Pacific Northwest Ballet, one of the largest and most highly regarded ballet companies in the United States, was founded in 1972. In July 2005, Peter Boal became Artistic Director, succeeding Kent Stowell and Francia Russell, Co-Artistic Directors since 1977. The Company of forty-six dancers presents more than 100 performances each year of full-length and mixed repertory ballets at Marion Oliver McCaw Hall and on tour. The Company has toured to Europe, Australia, Taiwan, Hong Kong, Canada and throughout the United States, with celebrated appearances at Jacob’s Pillow and in New York City and Washington, DC. Under the direction of Mr.
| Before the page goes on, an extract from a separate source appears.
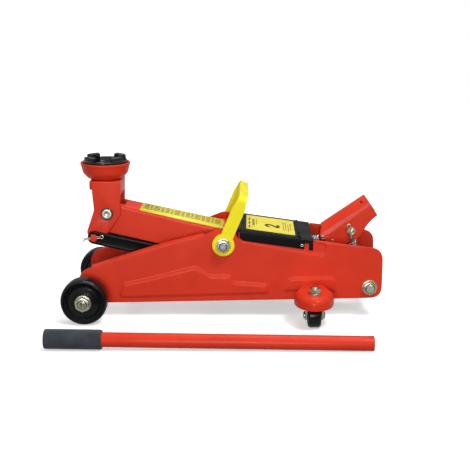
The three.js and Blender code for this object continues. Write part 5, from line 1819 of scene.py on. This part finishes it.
@dataclass
class Cover(Part):
    """Black cover plate over the hydraulic unit, with a label, a pressed step and rivets.

    Places on its top are counted behind the datum and outwards from the centre plane.
    """

    half: float = 55.0
    label_front: float = 16.0
    label_rear: float = 84.0
    label_half: float = 43.0
    ink: Point = (0.32, 0.4)
    numeral_at: Point = (53.5, -7.0)
    numeral_half: float = 2.2
    numeral_wide: float = 1.25
    blocks: tuple[tuple[float, float, float, float, int], ...] = (
        (19.5, 2.0, -34, 34, 3), (24.5, 3.4, -18, 22, 5), (29.8, 1.2, -10, 24, 4),
        (68.0, 1.2, -26, 24, 7), (71.4, 1.2, -22, 26, 6), (74.8, 1.2, -26, 18, 7),
        (78.2, 1.2, -20, 24, 5))
    inked: float = 0.62
    step_front: float = 87.6
    step_rear: float = 91.2
    step_high: float = 1.3
    across: tuple[float, ...] = (-52.0, -17.0, 17.0, 52.0)
    rivet: Point = (92.7, 104.1)

    def build(self) -> None:
        """Finish the cover, then lay its label and its small parts."""
        self.shop.dress("cover", BLACK_ENAMEL, 0.8)
        (front, front_top), (rear, rear_top) = COVER_FRONT, COVER_REAR
        slope = math.atan2(front_top - rear_top, rear - front)
        self.stretch = 1 / math.cos(slope)
        self.plane = tilted(DATUM + Vector((rear, 0, rear_top)), slope)
        self.label()
        self.numeral()
        self.lines()
        self.step()
        self.rivets()

    def at(self, x: float) -> float:
        """Distance along the cover's top from its rear edge, for a place behind the datum."""
        return (x - COVER_REAR[0]) * self.stretch

    def label(self) -> None:
        """Yellow vinyl label, its corners rounded."""
        low = (self.at(self.label_front), -self.label_half)
        high = (self.at(self.label_rear), self.label_half)
        line = filleted([(u, v, 2) for u, v in rectangle(low, high)])
        place = self.plane @ Matrix.Translation((0, 0, 0.02))
        mesh = plate(line, 0.3, place, 0.1)
        self.shop.piece("cover_label", mesh, VINYL, "frame")

    def numeral(self) -> None:
        """A plain numeral two, read from the jack's side with its top towards the front."""
        stroke = [(-6.0, 5.0), (-4.6, 8.0), (-1.2, 9.4), (2.8, 9.0), (5.2, 6.6), (5.0, 3.4),
                  (2.4, 0.2), (-2.2, -3.6), (-5.4, -7.4), (6.6, -7.4)]
        halfway = [((u0 + u1) / 2, (v0 + v1) / 2)
                   for (u0, v0), (u1, v1) in itertools.pairwise(stroke)]
        smooth = [stroke[0]]
        for k, bend in enumerate(stroke[2:-2]):
            smooth += bezier(halfway[k + 1], bend, halfway[k + 2], 4)
        smooth += stroke[-2:]
        middle = (self.at(self.numeral_at[0]), self.numeral_at[1])
        ink = Shell()
        for (u0, v0), (u1, v1) in itertools.pairwise(smooth):
            along = Vector((u1 - u0, v1 - v0)).normalized()
            side = Vector((-along.y, along.x)) * self.numeral_half
            start, end = Vector((u0, v0)) - along / 2, Vector((u1, v1)) + along / 2
            corners = [start + side, start - side, end - side, end + side]
            turned = [(middle[0] - v, middle[1] + self.numeral_wide * u) for u, v in corners]
            ink.prism(turned, *self.ink, self.plane)
        self.shop.piece("cover_numeral", ink, INK, "frame")

    def lines(self) -> None:
        """Plain printed bars on the label, in rows across it on both sides of the numeral."""
        ink = Shell()
        for start, wide, low, high, count in self.blocks:
            pitch = (high - low) / count
            for k in range(count):
                bar = rectangle((self.at(start), low + k * pitch),
                                (self.at(start + wide), low + (k + self.inked) * pitch))
                ink.prism(bar, *self.ink, self.plane)
        self.shop.piece("cover_lines", ink, INK, "frame")

    def step(self) -> None:
        """Low rounded rib pressed across the cover behind its label."""
        start, end = self.at(self.step_front), self.at(self.step_rear)
        rows = []
        for along, up in arc(1, math.pi, 0.0, 8):
            u = (start + end) / 2 + along * (end - start) / 2
            rows.append([self.plane @ Vector((u, v, self.step_high * up - 0.05))
                         for v in self.across])
        mesh = Shell().skin(rows)
        self.shop.piece("cover_rib", mesh, BLACK_ENAMEL, "frame", thickness=0.4)

    def rivets(self) -> None:
        """Pierced rivets through the cover's sides."""
        line = [(0.9, -1.0, 0), (2.3, -1.0, 0), (2.3, 0.5, 0.5), (1.6, 1.0, 0.4), (0.9, 0.4, 0.2)]
        for side in Side:
            spot = DATUM + Vector((self.rivet[0], side.value * self.half, self.rivet[1]))
            name = f"cover_rivet_{side.tag}"
            self.shop.piece(name, spun(line, aimed(spot, side.out), 24), ZINC, "frame")


# ------------------------------------------------------------------ lever
@dataclass
class Lever(Part):
    """Painted tube with a cross slot at one end and a foam sleeve at the other."""

    radius: float = 9.6
    wall: float = 1.8
    length: float = 419.0
    grip: float = 74.0
    grip_radius: float = 12.8
    grip_end: float = 4.0
    slot_deep: float = 8.0
    slot_half: float = 2.6

    def tube(self, place: Matrix) -> None:
        """Tube, its wall left as two halves along the slot.

        Args:
            place: Where its axis goes, with its slotted end at nought.
        """
        outer, inner, slot = self.radius, self.radius - self.wall, -self.slot_deep
        tip = self.grip_end - self.length
        tube = spun([(inner, tip, 0.3), (outer, tip, 0.5), (outer, slot, 0), (inner, slot, 0)],
                    place, 64)
        gap = math.asin(self.slot_half / outer)
        for start in (gap, math.pi + gap):
            end = start + math.pi - 2 * gap
            tube.prism(arc(outer, start, end, 24) + arc(inner, end, start, 24), slot, 0, place)
        self.shop.stand_in("lever", "tube", tube, RED_ENAMEL)

    def build(self) -> None:
        """Draw the tube, cut its slot and slide the sleeve on."""
        tilt = math.atan((self.grip_radius - self.radius) / (self.length - self.grip))
        spot = Vector((reach("lever")[1].x, centre("lever").y, self.radius))
        place = tilted(spot, tilt) @ aimed(Vector((0, 0, 0)), Way.REAR)
        self.tube(place)
        start, end = -self.length, self.grip - self.length
        wide, bore, stop = self.grip_radius, self.radius + 0.3, start + self.grip_end - 0.3
        shell = spun([
            (0, start, 0), (wide - 0.4, start, 2.4), (wide, start + 4, 3), (wide, end - 3, 2),
            (wide - 0.6, end, 1.4), (bore, end, 0.4), (bore, stop, 0), (0, stop, 0),
        ], place, 64, 5, closed=False)
        grip = self.shop.piece("lever_sleeve", shell, GRIP_FOAM, "lever",
                               ("lever_grip",))


# ------------------------------------------------------------------ studio
@dataclass
class Studio:
    """Pale floor, soft lamps and the camera."""

    focal: float = 985.0
    image: float = 470.0
    heading: float = math.radians(0.9)
    pitch: float = math.radians(13.9)
    distance: float = 1405.0
    aim_height: float = 104.8
    lamps: tuple[tuple[str, Corner, float, float], ...] = (
        ("key", (0.7, -1.0, 1.8), 0.4, 20), ("fill", (-0.2, -2.2, 0.3), 0.8, 22),
        ("top", (0.2, 0.3, 1.7), 1.0, 12))

    def camera(self) -> None:
        """Camera a little above the jack, looking at its near side."""
        target = Vector((DATUM.x, MIDDLE_Y, self.aim_height)) * MM
        look = Vector((-math.sin(self.heading) * math.cos(self.pitch),
                       math.cos(self.heading) * math.cos(self.pitch), -math.sin(self.pitch)))
        data = bpy.data.cameras.new("camera")
        data.angle = 2 * math.atan(self.image / 2 / self.focal)
        data.clip_end = 20
        made = shown("camera", data)
        made.location = target - look * self.distance * MM
        made.rotation_euler = look.to_track_quat("-Z", "Y").to_euler()
        bpy.context.scene.camera = made

    def floor(self) -> None:
        """Pale paper under the jack, running on behind it."""
        rows = [[Vector((x, y, 0)) for x in (-3000, 0, 3000)] for y in (-2600, 0, 2600)]
        mesh = Shell().skin(rows).data()
        mesh.materials.append(PAPER.made())
        floor = shown("floor", mesh)
        floor.location = (0, 0, -0.0002)

    def lamp(self, name: str, spot: Corner, size: float, power: float) -> None:
        """A square soft box aimed at the jack's middle.

        Args:
            name: Its name.
            spot: Its place in metres.
            size: Length of its side in metres.
            power: Its power in watts.
        """
        data = bpy.data.lights.new(name, "AREA")
        data.size = size
        data.energy = power
        made = shown(name, data)
        made.location = spot
        aim = Vector((0, 0, 0.08)) - Vector(spot)
        made.rotation_euler = aim.to_track_quat("-Z", "Y").to_euler()

    def world(self) -> None:
        """Pale surroundings: white for the camera, and for gloss brightest overhead."""
        world = bpy.data.worlds.new("studio")
        world.use_nodes = True
        tree = world.node_tree
        tree.nodes.clear()
        sky = add_node(tree, "ShaderNodeTexCoord").outputs["Generated"]
        up = measured(tree, "DOT_PRODUCT", sky, (0.0, -0.3, 0.9))
        levels = (0.36, ranged(tree, up, 0.1, 1.0, -0.4, 0.9), 1.0)
        fill, soft, white = (white_light(tree, "ShaderNodeBackground", level) for level in levels)
        rays = add_node(tree, "ShaderNodeLightPath").outputs
        gloss = maths(tree, "MAXIMUM", rays["Is Glossy Ray"], rays["Is Transmission Ray"])
        lit = add_node(tree, "ShaderNodeMixShader", {0: gloss, 1: fill, 2: soft}).outputs[0]
        both = add_node(tree, "ShaderNodeMixShader", {0: rays["Is Camera Ray"], 1: lit, 2: white})
        add_node(tree, "ShaderNodeOutputWorld", {"Surface": both.outputs[0]})
        bpy.context.scene.world = world

    def build(self) -> None:
        """Set the studio up."""
        bpy.context.scene.view_settings.view_transform = "Standard"
        self.camera()
        self.floor()
        self.world()
        for lamp in self.lamps:
            self.lamp(*lamp)


def main() -> None:
    """Build the studio and every sub-assembly, and log how many pieces were made."""
    logging.basicConfig(level=logging.INFO, format="%(message)s", stream=sys.stdout)
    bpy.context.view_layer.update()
    Studio().build()
    shop = Workshop()
    parts = (FrameSheets(shop), *(FrontWheel(shop, side) for side in Side),
             *(Caster(shop, side) for side in Side), LiftArm(shop), ParallelRods(shop), Head(shop),
             Saddle(shop), HydraulicUnit(shop), LeverSocket(shop), CarryHandle(shop), Cover(shop),
             Lever(shop))
    for part in parts:
        log.info("-- %s", type(part).__name__)
        part.build()
    log.info("%d pieces in all", shop.count)


if __name__ == "__main__":
    main()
Boal, PNB has continued to expand and diversify its repertory to include works by Ulysses Dove, Jiri Kylian, Susan Marshall, Benjamin Millepied, Mark Morris, Victor Quijada, Susan Stroman, Twyla Tharp, Christopher Wheeldon and others. Founded in 1974, Pacific Northwest Ballet School, under the direction of Francia Russell since 1977 and now under Mr. Boal’s direction, is nationally recognized as setting the standard for ballet training and offers a complete professional curriculum to over 950 students. PNB and PNBS also provide comprehensive dance education to the greater Seattle area and reach over 10,000 adults and children each year through DanceChance, Discover Dance and other outreach programs and activities.
Works & Process at the Guggenheim
For over 25 years and in over 300 productions, New Yorkers have been able to see, hear, and meet the most acclaimed artists in the world, in an intimate setting unlike any other. Works & Process, the performing arts series at the Guggenheim, has championed new works, offered audiences unprecedented access to our generation’s leading creators and performers, and hosted post-show receptions for the audiences and artists to continue the discussion. Each 80-minute performance uniquely combines artistic creation and stimulating conversation and takes place in the Guggenheim’s intimate Frank Lloyd Wright-designed 285-seat Peter B. Lewis Theater. Described by The New York Times as “an exceptional opportunity to understand something of the creative process,” Works & Process is produced by founder Mary Sharp Cronson.